A photo from the magazine of one of the ten with her mother, in the 20s.

Wednesday, 10 March 2010

Snow in Minnesota and the embroidery trail continues

In St Paul, Minnesota, to see my great friend Therese. Thought it was cold on leaving London but it wasn't really. Here the temperature has been minus 30 at times and snow is still banked up on the pavements, though now starting to melt as at long last spring is on the way. Immediately see one of Therese's creations - an outside arrangement that has lasted all winter, even surviving being buried under several feet of snow.

We go for a walk with Fiona the dog who doesn't mind the cold. And come across street art.

Poetry on the pavement.

It seems fresh, a breath of fresh air and a surprise. This kind of thing seems to happen best in America.

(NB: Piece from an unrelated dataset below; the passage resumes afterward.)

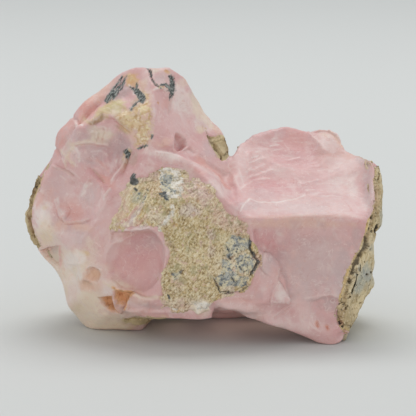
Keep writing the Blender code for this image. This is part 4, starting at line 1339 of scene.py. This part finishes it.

Tomorrow, we are going out to look at more embroidery.
Think of when the embroidery trail started, summer 2008 in central Spain with another old friend from the States.

Monday, 8 March 2010

A sparkling new addition for the Stitch Roadshow

We have another swatch to add to the exhibition! Katharine Collett, who is very impressively running informal sewing circles in Battersea, has created a sparkling new piece. Katharine attended the course launching new embroidery packs and motifs in the autumn.
"I found the design in a tattoo source book, of all places - it made me think of a phoenix and a peacock at the same time," she says.
It's great that the body of work is growing in this way.
Katharine is embroidering a new logo for the group which meets at York Gardens Library, Battersea. Now known as 'Needle loves thread'. If you're interested in going along, please email and I can will you in touch.

Sunday, 7 March 2010

Unexpected embroidery in a Stanley Spencer chapel

A beautiful Sunday morning and drive with my son to Sandham Memorial Chapel, Wiltshire, to see the Stanley Spencer murals, commissioned in the late 20s and reflecting Spencer's experience in the First World War.
Remember very clearly the last time I went - Election Day in May 1997. But wasn't interested - so much - in embroidery then and didn't notice the embroidered altarpiece.

It is by Madeleine Clifton, an old friend of the Berhrends family which commissioned the chapel and its murals. She was an acclaimed embroiderer in the early 20th century - was a pupil of the painter Walter Sickert and in 1909 opened an etching school with him. Later on, she married Sickert's dealer - A B Clifton - and abandoned painting for embroidery.
This altar hanging is in grey tone, natural linen, a perfect counterpoint to the maelstrom of colour and movement in the mural behind. And as the images in the mural pose questions, so does the text on the embroidery. The lines are left incomplete.
"We are such stuff as dreams are made on and our little....." The Tempest, Act 4, Scene 1, line 148
"I am the resurrection and the life and he that...." John 11, v 25.